The Broadway Musical is world-famous, and is a true testament to the art form, using specialized PUPPETS to tell much of the story. The main cast largely have “frozen animal heads” as stylistic helmets, but the rest of the show features a combination of “guy holding a puppet” stuff (Zazu & Timon), people in costumes, and INSANE background puppets that consist of people running around as impalas, cheetahs, rhinos and even some notable elephants. It was a complete smash, and still one of Broadway’s biggest hits ever- expect this to never close.
While it basically copies the movie almost EXACTLY (to the point where my friend and I were kind of a bit “well… we’ve SEEN THIS” at the dialogue), it’s such a different event, and one you basically have to be there for. He Lives In You is one of the best Disney songs ever, to the point where it’s kind of a shame it was stuck in this and the first movie sequel, as it has far less of a reach than comparable hits.

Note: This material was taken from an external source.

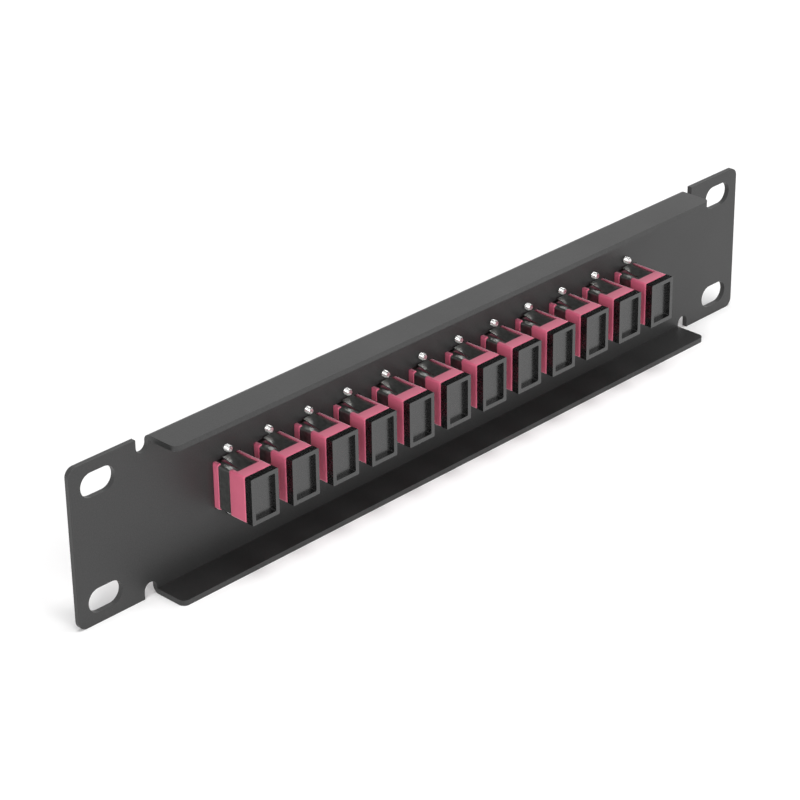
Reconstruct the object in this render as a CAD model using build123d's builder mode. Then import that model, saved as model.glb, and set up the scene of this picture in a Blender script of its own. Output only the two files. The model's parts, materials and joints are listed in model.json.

Much like other Animal Features, the impact of the movie on the Parks wasn’t quite as great, but you’ll still see Meet & Greets with some of the characters. Much of Disney’s Animal Kingdom is named for the cast, and there’s a musical there as well. The soundtrack has a life of its own, with 4-5 solid smash hits, including one of the better romantic songs (Can You Feel The Love Tonight?), a funny, catchy song that still gets quoted in Disney stores (Cast Members are trained to say “Hakuna Matata” if a guest ever breaks something by accident), one of the all-time greatest Villain Songs (Be Prepared, complete with Nazi Goose-Stepping Hyenas), and of course, the famous opening.
Hilariously, some Disney staff felt that this was a throwaway production, and Pocahontas was the more important, more artistically-worthy vision. Yes, POCAHONTAS, the movie roundly considered the worst of the Renaissance, and the one that basically put a bullet in it’s head. You just can’t make this stuff up.